┏━━
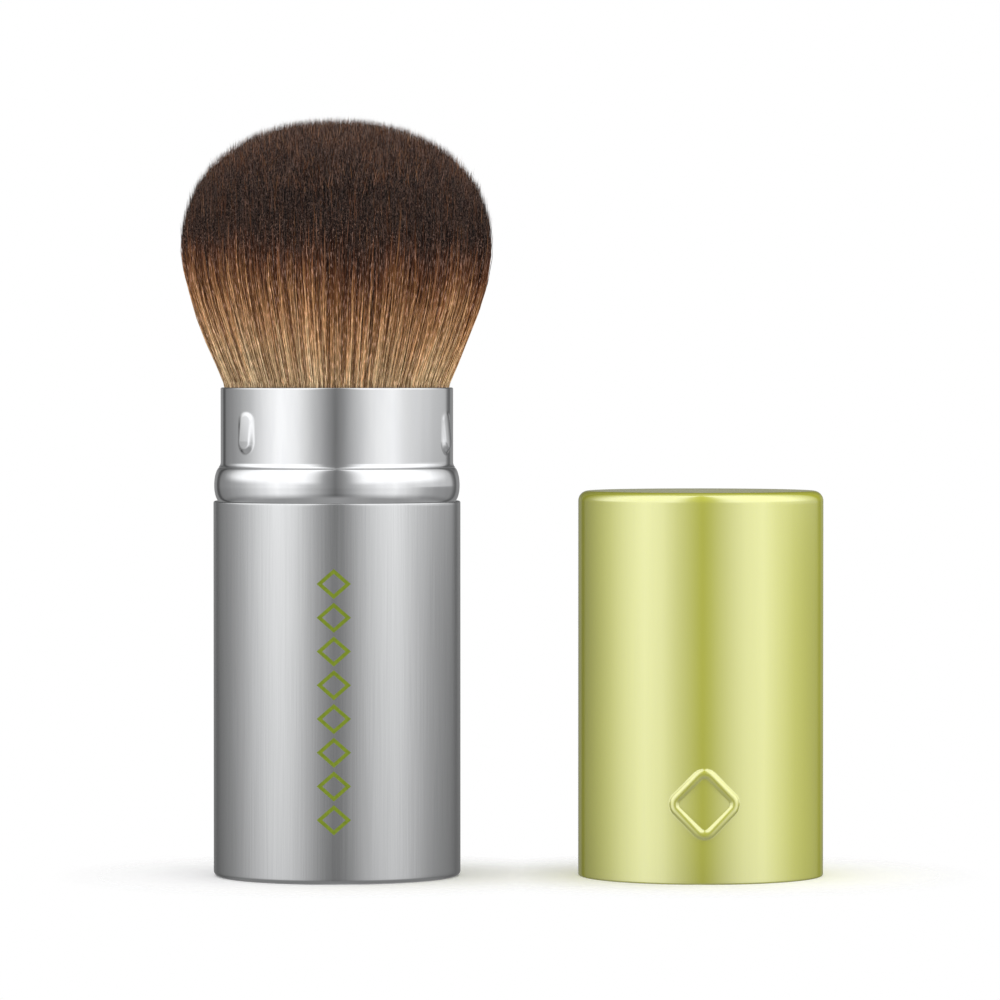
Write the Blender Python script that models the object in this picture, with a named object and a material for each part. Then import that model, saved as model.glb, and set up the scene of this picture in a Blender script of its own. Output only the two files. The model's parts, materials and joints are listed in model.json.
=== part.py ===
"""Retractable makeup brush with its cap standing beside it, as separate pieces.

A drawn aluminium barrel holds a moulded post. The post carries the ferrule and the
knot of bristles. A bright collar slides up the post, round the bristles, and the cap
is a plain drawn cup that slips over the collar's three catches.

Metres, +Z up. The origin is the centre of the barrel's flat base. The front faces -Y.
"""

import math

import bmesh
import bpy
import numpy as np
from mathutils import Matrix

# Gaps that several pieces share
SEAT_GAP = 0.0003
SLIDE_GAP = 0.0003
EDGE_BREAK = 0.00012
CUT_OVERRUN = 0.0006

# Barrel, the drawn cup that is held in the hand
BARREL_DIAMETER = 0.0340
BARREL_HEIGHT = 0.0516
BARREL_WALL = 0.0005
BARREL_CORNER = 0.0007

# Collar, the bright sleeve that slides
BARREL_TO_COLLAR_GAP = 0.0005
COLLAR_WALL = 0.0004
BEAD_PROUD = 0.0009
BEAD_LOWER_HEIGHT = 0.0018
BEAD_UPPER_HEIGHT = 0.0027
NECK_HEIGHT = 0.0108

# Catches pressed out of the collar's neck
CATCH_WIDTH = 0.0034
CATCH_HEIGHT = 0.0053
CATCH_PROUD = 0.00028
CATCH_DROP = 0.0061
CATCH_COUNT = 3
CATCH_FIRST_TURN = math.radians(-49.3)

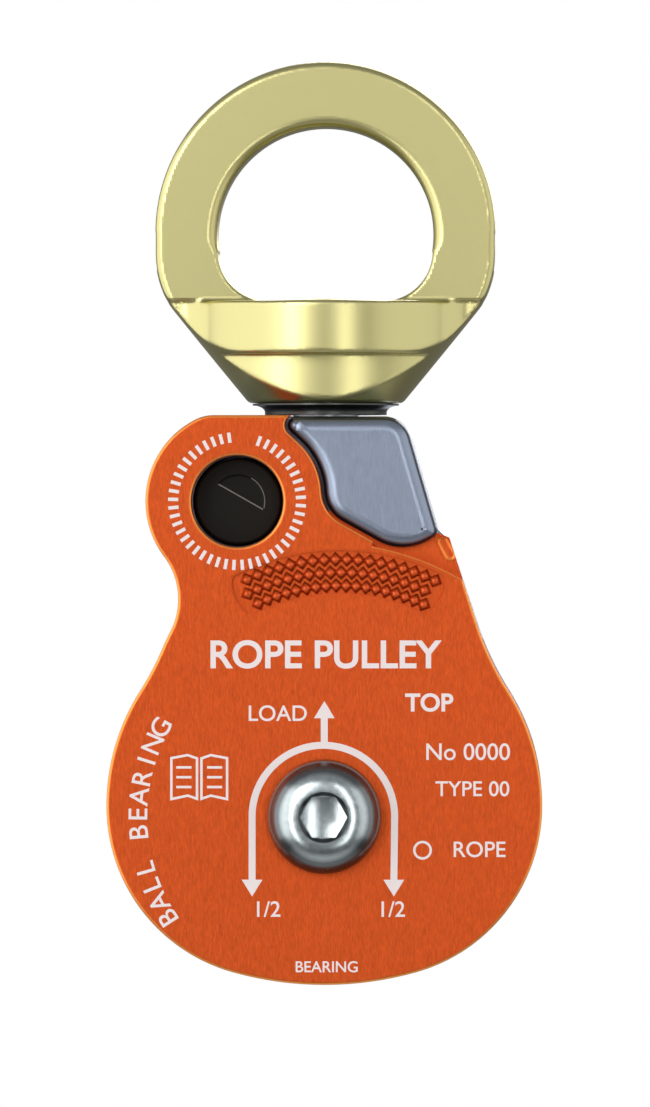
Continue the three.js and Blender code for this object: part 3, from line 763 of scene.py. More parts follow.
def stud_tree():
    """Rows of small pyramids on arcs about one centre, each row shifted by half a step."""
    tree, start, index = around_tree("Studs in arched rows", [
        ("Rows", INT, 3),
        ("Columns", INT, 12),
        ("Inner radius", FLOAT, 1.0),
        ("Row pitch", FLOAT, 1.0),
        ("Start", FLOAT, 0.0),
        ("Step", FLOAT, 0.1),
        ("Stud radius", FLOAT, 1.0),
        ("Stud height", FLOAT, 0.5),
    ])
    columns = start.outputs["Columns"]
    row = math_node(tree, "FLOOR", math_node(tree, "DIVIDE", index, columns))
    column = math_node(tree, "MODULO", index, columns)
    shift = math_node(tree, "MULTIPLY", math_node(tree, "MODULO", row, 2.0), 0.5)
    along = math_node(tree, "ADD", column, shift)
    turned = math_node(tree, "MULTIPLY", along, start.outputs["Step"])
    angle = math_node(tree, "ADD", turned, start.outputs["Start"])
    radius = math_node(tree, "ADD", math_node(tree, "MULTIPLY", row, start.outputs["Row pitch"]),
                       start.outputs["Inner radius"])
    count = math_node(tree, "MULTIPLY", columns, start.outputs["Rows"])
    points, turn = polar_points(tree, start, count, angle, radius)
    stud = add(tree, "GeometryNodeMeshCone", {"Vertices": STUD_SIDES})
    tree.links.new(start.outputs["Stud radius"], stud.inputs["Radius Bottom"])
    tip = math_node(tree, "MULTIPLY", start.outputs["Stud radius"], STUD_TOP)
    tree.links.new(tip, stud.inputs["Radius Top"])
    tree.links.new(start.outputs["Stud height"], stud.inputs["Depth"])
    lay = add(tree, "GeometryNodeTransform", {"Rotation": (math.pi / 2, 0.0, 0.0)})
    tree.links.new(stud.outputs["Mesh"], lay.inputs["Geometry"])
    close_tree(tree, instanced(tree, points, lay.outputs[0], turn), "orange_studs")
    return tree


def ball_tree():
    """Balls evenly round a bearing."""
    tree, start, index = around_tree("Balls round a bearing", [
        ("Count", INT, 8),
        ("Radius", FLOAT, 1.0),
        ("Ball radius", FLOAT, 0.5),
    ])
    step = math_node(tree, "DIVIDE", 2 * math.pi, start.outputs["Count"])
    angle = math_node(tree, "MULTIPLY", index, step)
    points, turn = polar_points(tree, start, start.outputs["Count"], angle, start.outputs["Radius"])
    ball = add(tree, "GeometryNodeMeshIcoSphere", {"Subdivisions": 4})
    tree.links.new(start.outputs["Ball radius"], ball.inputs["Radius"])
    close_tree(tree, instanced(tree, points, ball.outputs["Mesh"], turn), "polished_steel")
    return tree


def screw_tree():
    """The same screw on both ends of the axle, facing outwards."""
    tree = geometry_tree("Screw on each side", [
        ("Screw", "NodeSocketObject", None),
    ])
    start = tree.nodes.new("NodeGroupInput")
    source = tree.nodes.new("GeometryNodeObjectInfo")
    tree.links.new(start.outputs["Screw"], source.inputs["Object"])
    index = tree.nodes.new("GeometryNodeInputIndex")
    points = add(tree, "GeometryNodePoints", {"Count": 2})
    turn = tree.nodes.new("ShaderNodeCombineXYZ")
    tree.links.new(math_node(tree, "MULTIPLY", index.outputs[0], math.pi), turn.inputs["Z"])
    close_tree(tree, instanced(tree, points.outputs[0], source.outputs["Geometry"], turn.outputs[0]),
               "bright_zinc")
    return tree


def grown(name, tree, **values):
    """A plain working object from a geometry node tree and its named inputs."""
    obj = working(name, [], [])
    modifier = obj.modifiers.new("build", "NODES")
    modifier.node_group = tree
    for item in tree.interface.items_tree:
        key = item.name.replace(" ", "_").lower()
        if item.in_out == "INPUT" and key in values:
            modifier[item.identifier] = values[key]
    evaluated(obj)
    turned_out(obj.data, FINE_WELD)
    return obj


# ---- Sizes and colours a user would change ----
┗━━
■ EXERCISE PROMPT ■
Reproduce the entries above exactly.

■ ANSWER TO THIS PROBLEM ■
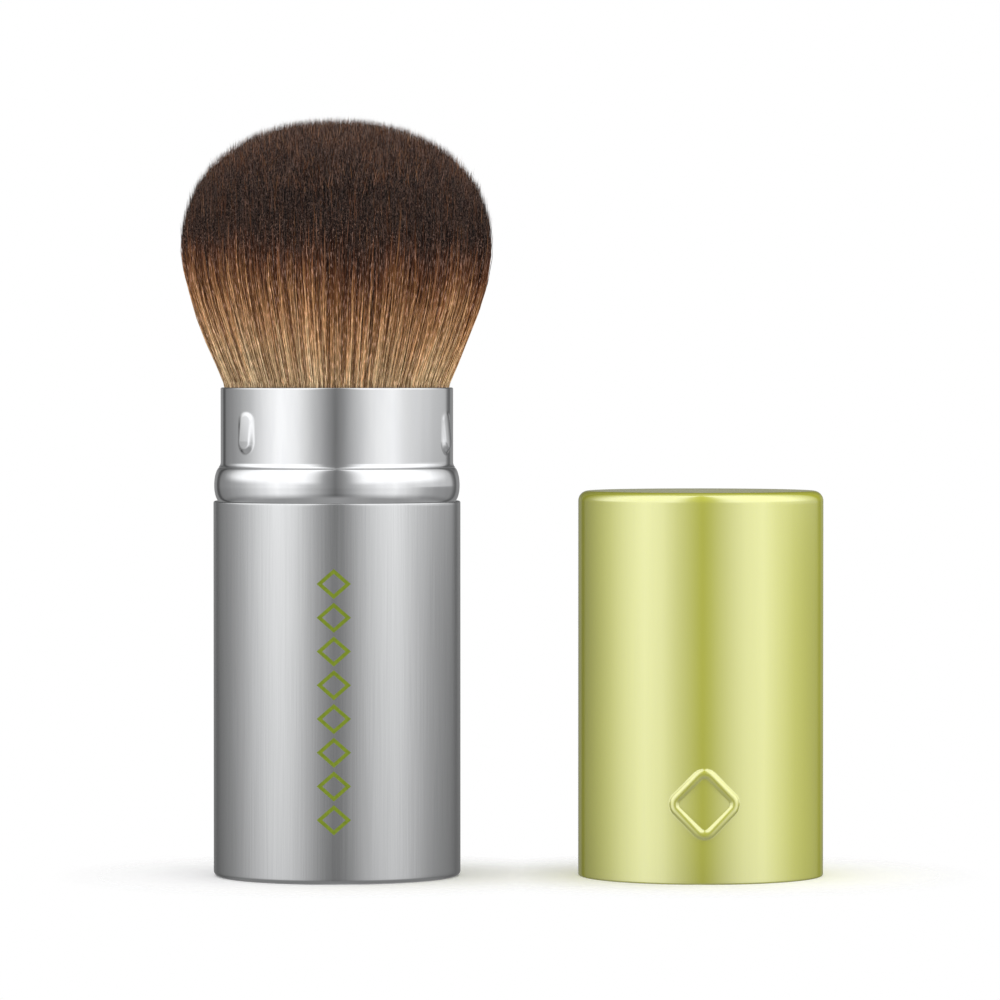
Write the Blender Python script that models the object in this picture, with a named object and a material for each part. Then import that model, saved as model.glb, and set up the scene of this picture in a Blender script of its own. Output only the two files. The model's parts, materials and joints are listed in model.json.
=== part.py ===
"""Retractable makeup brush with its cap standing beside it, as separate pieces.

A drawn aluminium barrel holds a moulded post. The post carries the ferrule and the
knot of bristles. A bright collar slides up the post, round the bristles, and the cap
is a plain drawn cup that slips over the collar's three catches.

Metres, +Z up. The origin is the centre of the barrel's flat base. The front faces -Y.
"""

import math

import bmesh
import bpy
import numpy as np
from mathutils import Matrix

# Gaps that several pieces share
SEAT_GAP = 0.0003
SLIDE_GAP = 0.0003
EDGE_BREAK = 0.00012
CUT_OVERRUN = 0.0006

# Barrel, the drawn cup that is held in the hand
BARREL_DIAMETER = 0.0340
BARREL_HEIGHT = 0.0516
BARREL_WALL = 0.0005
BARREL_CORNER = 0.0007

# Collar, the bright sleeve that slides
BARREL_TO_COLLAR_GAP = 0.0005
COLLAR_WALL = 0.0004
BEAD_PROUD = 0.0009
BEAD_LOWER_HEIGHT = 0.0018
BEAD_UPPER_HEIGHT = 0.0027
NECK_HEIGHT = 0.0108

# Catches pressed out of the collar's neck
CATCH_WIDTH = 0.0034
CATCH_HEIGHT = 0.0053
CATCH_PROUD = 0.00028
CATCH_DROP = 0.0061
CATCH_COUNT = 3
CATCH_FIRST_TURN = math.radians(-49.3)

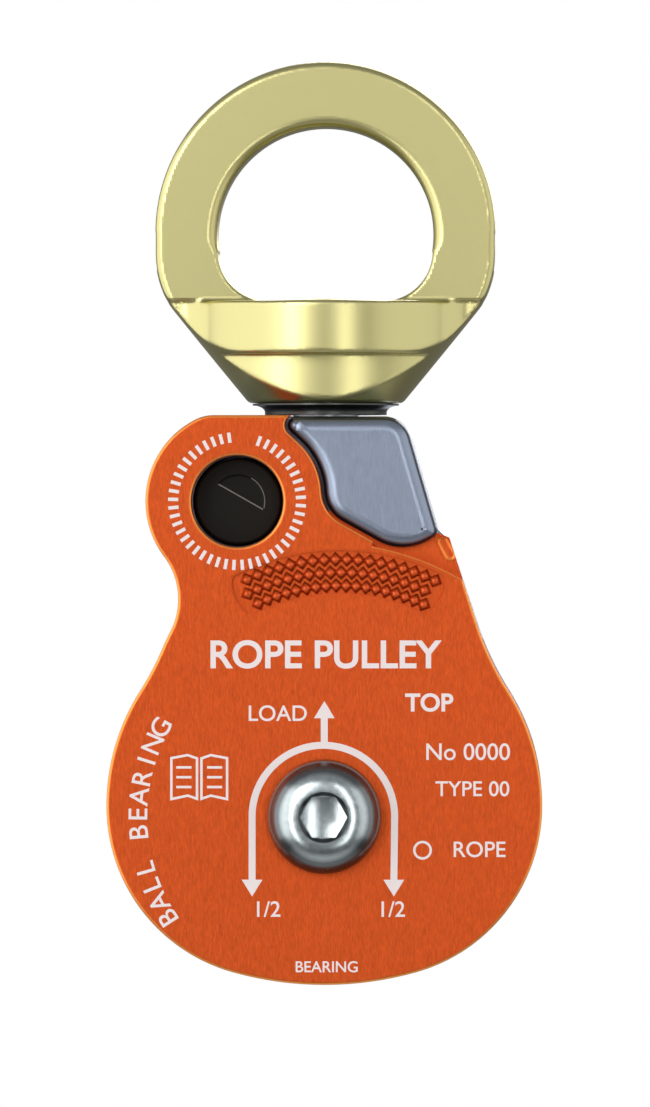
Continue the three.js and Blender code for this object: part 3, from line 763 of scene.py. More parts follow.
def stud_tree():
    """Rows of small pyramids on arcs about one centre, each row shifted by half a step."""
    tree, start, index = around_tree("Studs in arched rows", [
        ("Rows", INT, 3),
        ("Columns", INT, 12),
        ("Inner radius", FLOAT, 1.0),
        ("Row pitch", FLOAT, 1.0),
        ("Start", FLOAT, 0.0),
        ("Step", FLOAT, 0.1),
        ("Stud radius", FLOAT, 1.0),
        ("Stud height", FLOAT, 0.5),
    ])
    columns = start.outputs["Columns"]
    row = math_node(tree, "FLOOR", math_node(tree, "DIVIDE", index, columns))
    column = math_node(tree, "MODULO", index, columns)
    shift = math_node(tree, "MULTIPLY", math_node(tree, "MODULO", row, 2.0), 0.5)
    along = math_node(tree, "ADD", column, shift)
    turned = math_node(tree, "MULTIPLY", along, start.outputs["Step"])
    angle = math_node(tree, "ADD", turned, start.outputs["Start"])
    radius = math_node(tree, "ADD", math_node(tree, "MULTIPLY", row, start.outputs["Row pitch"]),
                       start.outputs["Inner radius"])
    count = math_node(tree, "MULTIPLY", columns, start.outputs["Rows"])
    points, turn = polar_points(tree, start, count, angle, radius)
    stud = add(tree, "GeometryNodeMeshCone", {"Vertices": STUD_SIDES})
    tree.links.new(start.outputs["Stud radius"], stud.inputs["Radius Bottom"])
    tip = math_node(tree, "MULTIPLY", start.outputs["Stud radius"], STUD_TOP)
    tree.links.new(tip, stud.inputs["Radius Top"])
    tree.links.new(start.outputs["Stud height"], stud.inputs["Depth"])
    lay = add(tree, "GeometryNodeTransform", {"Rotation": (math.pi / 2, 0.0, 0.0)})
    tree.links.new(stud.outputs["Mesh"], lay.inputs["Geometry"])
    close_tree(tree, instanced(tree, points, lay.outputs[0], turn), "orange_studs")
    return tree


def ball_tree():
    """Balls evenly round a bearing."""
    tree, start, index = around_tree("Balls round a bearing", [
        ("Count", INT, 8),
        ("Radius", FLOAT, 1.0),
        ("Ball radius", FLOAT, 0.5),
    ])
    step = math_node(tree, "DIVIDE", 2 * math.pi, start.outputs["Count"])
    angle = math_node(tree, "MULTIPLY", index, step)
    points, turn = polar_points(tree, start, start.outputs["Count"], angle, start.outputs["Radius"])
    ball = add(tree, "GeometryNodeMeshIcoSphere", {"Subdivisions": 4})
    tree.links.new(start.outputs["Ball radius"], ball.inputs["Radius"])
    close_tree(tree, instanced(tree, points, ball.outputs["Mesh"], turn), "polished_steel")
    return tree


def screw_tree():
    """The same screw on both ends of the axle, facing outwards."""
    tree = geometry_tree("Screw on each side", [
        ("Screw", "NodeSocketObject", None),
    ])
    start = tree.nodes.new("NodeGroupInput")
    source = tree.nodes.new("GeometryNodeObjectInfo")
    tree.links.new(start.outputs["Screw"], source.inputs["Object"])
    index = tree.nodes.new("GeometryNodeInputIndex")
    points = add(tree, "GeometryNodePoints", {"Count": 2})
    turn = tree.nodes.new("ShaderNodeCombineXYZ")
    tree.links.new(math_node(tree, "MULTIPLY", index.outputs[0], math.pi), turn.inputs["Z"])
    close_tree(tree, instanced(tree, points.outputs[0], source.outputs["Geometry"], turn.outputs[0]),
               "bright_zinc")
    return tree


def grown(name, tree, **values):
    """A plain working object from a geometry node tree and its named inputs."""
    obj = working(name, [], [])
    modifier = obj.modifiers.new("build", "NODES")
    modifier.node_group = tree
    for item in tree.interface.items_tree:
        key = item.name.replace(" ", "_").lower()
        if item.in_out == "INPUT" and key in values:
            modifier[item.identifier] = values[key]
    evaluated(obj)
    turned_out(obj.data, FINE_WELD)
    return obj


# ---- Sizes and colours a user would change ----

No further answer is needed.